ARBEITSBLATT 2 (Hat der Euro sich bewährt?)

M1 bringt einen Beitrag aus der Tageszeitung „Die Welt“ vor Beginn der Währungsunion. Der Autor ist Mitglied des Europäischen Parlaments. Decken sich die Vorhersagen über Vorteile des Euro mit der Wirklichkeit von heute?

M2 bringt einen Beitrag aus der „Frankfurter Allgemeinen Zeitung“ aus der Zeit, als die globale Wirtschaft- und Finanzkrise ihren Höhepunkt erreicht hatte. Der Autor war von 1998 bis 2006 Mitglied im Direktorium der Europäischen Zentralbank und galt als „Chefökonom“ der EZB.
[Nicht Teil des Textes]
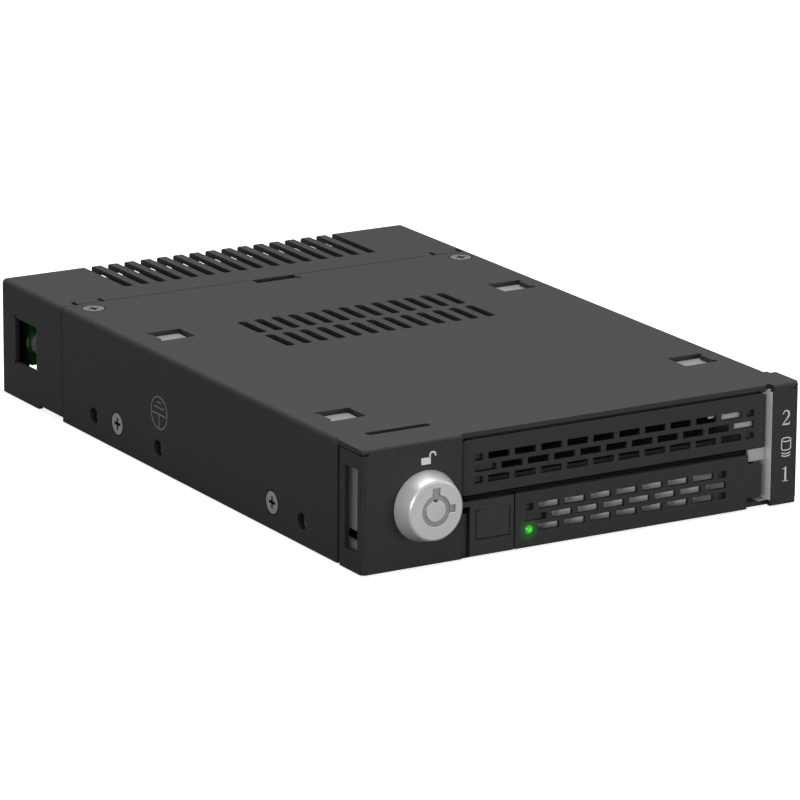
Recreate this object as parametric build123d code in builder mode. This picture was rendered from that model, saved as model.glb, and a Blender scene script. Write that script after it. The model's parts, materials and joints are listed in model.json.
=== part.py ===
"""Two-bay hot swap drive cage that fills one 3.5 inch drive bay, as separate pieces, in millimetres.

Frame: +X to the right seen from the front, +Y from the front to the back, +Z up.
Origin: middle of the width, on the plane of the front panels and on the underside.
"""

from build123d import *
import os

os.makedirs("parts", exist_ok=True)

# Whole body: the outline of a 3.5 inch drive
body_width = 101.6
body_height = 25.4
body_depth = 155.4
cover_sheet = 1.0
inner_sheet = 0.8
cover_bend = 1.1
half_body = body_width / 2

# Front bezel, folded from the top cover
left_overhang = 0.2
right_overhang = 1.4
bezel_left_x = -half_body - left_overhang
bezel_right_x = half_body + right_overhang
bezel_depth = 8.7
groove_end = 9.9
left_panel_width = 22.6
right_panel_width = 5.3
left_panel_edge = left_panel_width - half_body
right_panel_edge = half_body - right_panel_width
top_edge_setback = 1.0
bottom_edge_setback = 1.5
slit_y = (1.8, 6.7)
slit_z = (4.0, body_height - 4.2)
bezel_relief = 0.25

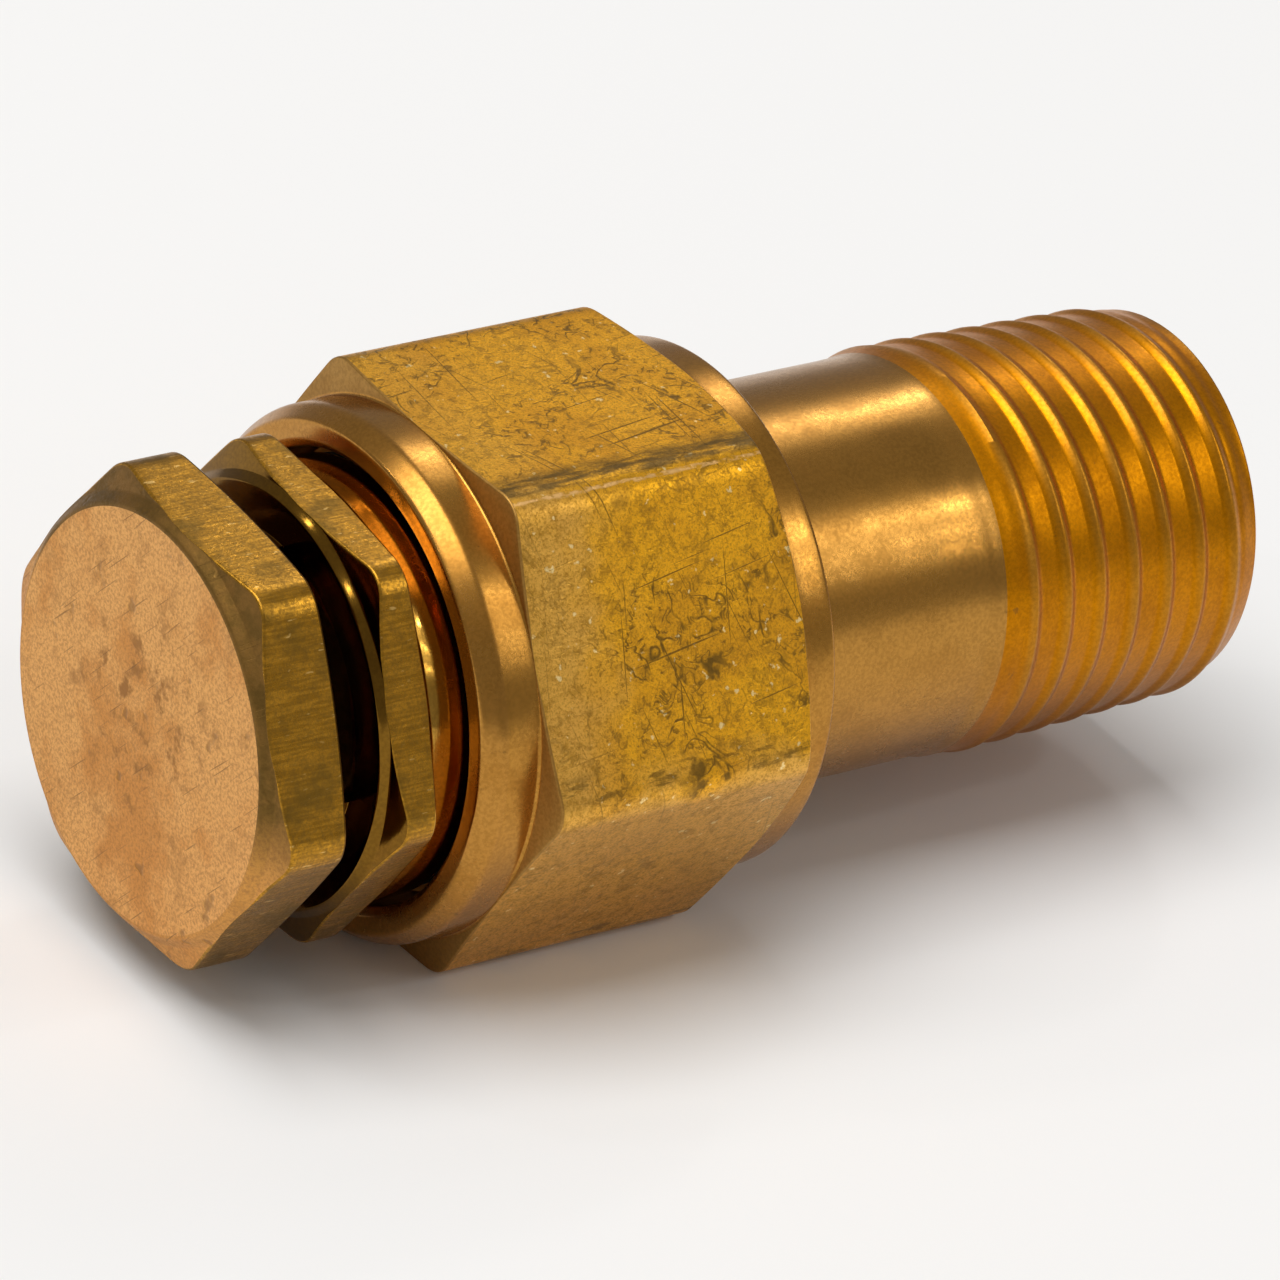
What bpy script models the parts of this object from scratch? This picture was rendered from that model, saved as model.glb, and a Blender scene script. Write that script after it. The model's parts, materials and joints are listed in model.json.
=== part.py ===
"""Automatic air vent: a brass hex body with a tapered pipe thread and a screwed-in hex vent head.

The head holds a pack of fibre discs that swell when wet and close the vent windows under the
cap. A sprung check plunger in the body closes the water way when the head is screwed out.

Lengths are metres. Every station is measured along the vent's axis from the middle of the
body's hexagon, negative towards the cap and positive towards the pipe thread. The axis lies
along world X, one half across-flats above the ground, so the body rests on a wrench flat.
"""

import math

import bmesh
import bpy
from mathutils import Matrix

MM = 0.001
GAP = 0.3 * MM

# Pipe thread: 1/4 in NPT, 18 threads per inch, 1 in 16 taper on the diameter.
PIPE_PITCH = 25.4 * MM / 18
PIPE_TAPER = 1 / 32
PIPE_DEPTH = 0.80 * PIPE_PITCH
PIPE_CREST = 0.20 * MM
PIPE_ROOT = 0.12 * MM
PIPE_END_R = 6.58 * MM

# Body stations and radii.
BODY_FLATS = 17.4625 * MM
BODY_CORNER_R = 1.1 * MM
BODY_FRONT = -6.90 * MM
BODY_END = 25.5 * MM
COLLAR_R = 8.70 * MM
COLLAR_END = 6.45 * MM
HEX_FRONT = -4.95 * MM
HEX_BACK = 5.25 * MM
NECK_R = 6.63 * MM
NECK_END = 14.3 * MM
THREAD_START = 15.4 * MM
COUNTERBORE_R = 7.40 * MM
COUNTERBORE_FLOOR = -4.6 * MM
HEAD_BORE_R = 6.0 * MM
HEAD_BORE_FLOOR = 2.2 * MM
BORE_R = 4.0 * MM
PORT_R = 2.4 * MM
PORT_START = 4.6 * MM
SEAT = 6.2 * MM
RING_GROOVE_R = 4.4 * MM
RING_GROOVE = (17.3 * MM, 18.1 * MM)

# Vent head.
HEAD_FLATS = 14.2875 * MM
HEAD_CORNER_R = 1.15 * MM
HEAD_TURNED = math.radians(4.0)
CAP_FACE = -14.1 * MM
CAP_FACE_R = 6.9 * MM
CAP_BEVEL = 0.35 * MM
CAP_SLOPE = 0.35
CAP_BACK = -11.3 * MM
STEM_R = 5.6 * MM
FLANGE_FRONT = -9.75 * MM
FLANGE_FRONT_R = 6.9 * MM
FLANGE_BEVEL = 0.26 * MM
FLANGE_BACK = -8.0 * MM
HEAD_COLLAR_R = 7.1 * MM
HEAD_COLLAR_BACK = -6.2 * MM
SPIGOT_R = 5.75 * MM
SPIGOT_THREAD_START = -4.2 * MM
SPIGOT_END = 1.6 * MM
HEAD_PITCH = 1.0 * MM
VENT_CHAMBER_R = 3.8 * MM
PACK_SHOULDER = -9.3 * MM
PACK_BORE_R = 4.5 * MM
WINDOW_WIDTH = 8.2 * MM
WINDOW_TURNED = math.radians(-40.0)
CIRCLIP_GROOVE_R = 4.9 * MM
CIRCLIP_GROOVE = (-1.15 * MM, -0.55 * MM)

# Fibre disc pack.
DISC_COUNT = 8
DISC_R = 4.3 * MM
DISC_HOLE_R = 1.0 * MM
DISC_THICK = 0.45 * MM
DISC_STEP = 0.70 * MM
FIRST_DISC = -8.2 * MM

HEX_CENTRE_X = -(CAP_FACE + BODY_END) / 2
AXIS_HEIGHT = BODY_FLATS / 2
ALONG_X = Matrix.Rotation(math.radians(90), 4, "Y")

# Reach of cutters, and of turned outlines that the hexagon bars then trim.
FAR = 12 * MM
PAST_BODY_HEX = 10.3 * MM
PAST_HEAD_HEX = 8.6 * MM


def clear_scene():
    for obj in list(bpy.data.objects):
        bpy.data.objects.remove(obj, do_unlink=True)


def new_collection(name):
    collection = bpy.data.collections.new(name)
    bpy.context.scene.collection.children.link(collection)
    return collection


def make_material(name, colour, roughness, metallic):
    material = bpy.data.materials.new(name)
    material.use_nodes = True
    shader = material.node_tree.nodes["Principled BSDF"]
    shader.inputs["Base Color"].default_value = (*colour, 1.0)
    shader.inputs["Roughness"].default_value = roughness
    shader.inputs["Metallic"].default_value = metallic
    return material


def add_object(name, mesh, material, collection):
    """An object whose local Z runs along the vent's axis, with local zero at the hex centre."""
    obj = bpy.data.objects.new(name, mesh)
    obj.matrix_world = Matrix.Translation((HEX_CENTRE_X, 0, AXIS_HEIGHT)) @ ALONG_X
    if material:
        mesh.materials.append(material)
    collection.objects.link(obj)
    return obj


def settle(obj):
    """Replaces the object's mesh with the one its modifiers make."""
    graph = bpy.context.evaluated_depsgraph_get()
    graph.update()
    mesh = bpy.data.meshes.new_from_object(obj.evaluated_get(graph))
    obj.modifiers.clear()
    obj.data = mesh


def shade(obj):
    obj.data.shade_smooth()
    obj.data.set_sharp_from_angle(angle=math.radians(25))


def profile_mesh(name, points, closed):
    """Turned profile in local XZ: each point is (station, radius)."""
    mesh = bpy.data.meshes.new(name)
    verts = [(radius, 0, station) for station, radius in points]
    edges = [(i, i + 1) for i in range(len(verts) - 1)]
    if closed:
        edges.append((len(verts) - 1, 0))
    mesh.from_pydata(verts, edges, [])
    return mesh


def turn(name, points, material, collection, closed=False, steps=48):
    """A turned piece. The points run down the outer side, from the highest station."""
    obj = add_object(name, profile_mesh(name, points, closed), material, collection)
    screw = obj.modifiers.new("turn", "SCREW")
    screw.axis = "Z"
    screw.angle = 2 * math.pi
    screw.steps = steps
    screw.render_steps = steps
    screw.use_merge_vertices = True
    screw.merge_threshold = 1e-6
    settle(obj)
    return obj


def ring_points(start, end, inner, outer):
    """Closed profile of a plain washer between two stations."""
    return [(end, inner), (end, outer), (start, outer), (start, inner)]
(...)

M3 ist die Landkarte Europas mit Kennzeichnung der EU-Staaten nach ihrer Zugehörigkeit zur Währungsunion oder ihrer Teilnahme am Wechselkursmechanismus. Besonders hinzuweisen wäre auf die Länder Dänemark und Schweden. Dänemark hat sich, wie Großbritannien, ein „opt-out“ ausbedungen, ist also nicht verpflichtet, der Währungsunion beizutreten, nimmt aber am WKM II teil und erfüllt damit eine Vorbedingung für die Einführung des Euro. Schweden erfüllt alle Konvergenz-Bedingungen und wäre demnach verpflichtet, den Euro zu übernehmen, nimmt aber nicht am WKM II teil, um dieses Kriterium für die Teilnahme an der Währungsunion nicht zu erfüllen. Ein Grund dafür ist das negative Referendum im September 2003, als 56,5 Prozent der Stimmen den Euro abgelehnt hatten.

M4 fasst die Hoffnungen und die Ängste zusammen, die mit der Einführung des Euro verbunden waren. Der Autor war seit 1998 Vizepräsident der Bundesbank und ist seit Juni 2006 Mitglied des Direktoriums der Europäischen Zentralbank („Chefvolkswirt“).

M5 ist eine Karikatur aus dem Jahr 2000, als der Eurokurs gegenüber dem Dollar sank und sank, vom Startkurs 1,18 im Januar 1999 auf den Tiefststand 0,83 im Oktober 2000. An vorderster Abwehrfront erkennt man neben dem deutschen Michel Frankreichs Marianne mit den Gesichtszügen von Chirac (damals Staatspräsident) sowie Italiener und Spanier, während der Brite sich davonmacht.

M6 listet die Bedingungen auf, die ein Staat erfüllen muss, um an der Währungsunion teilnehmen zu können.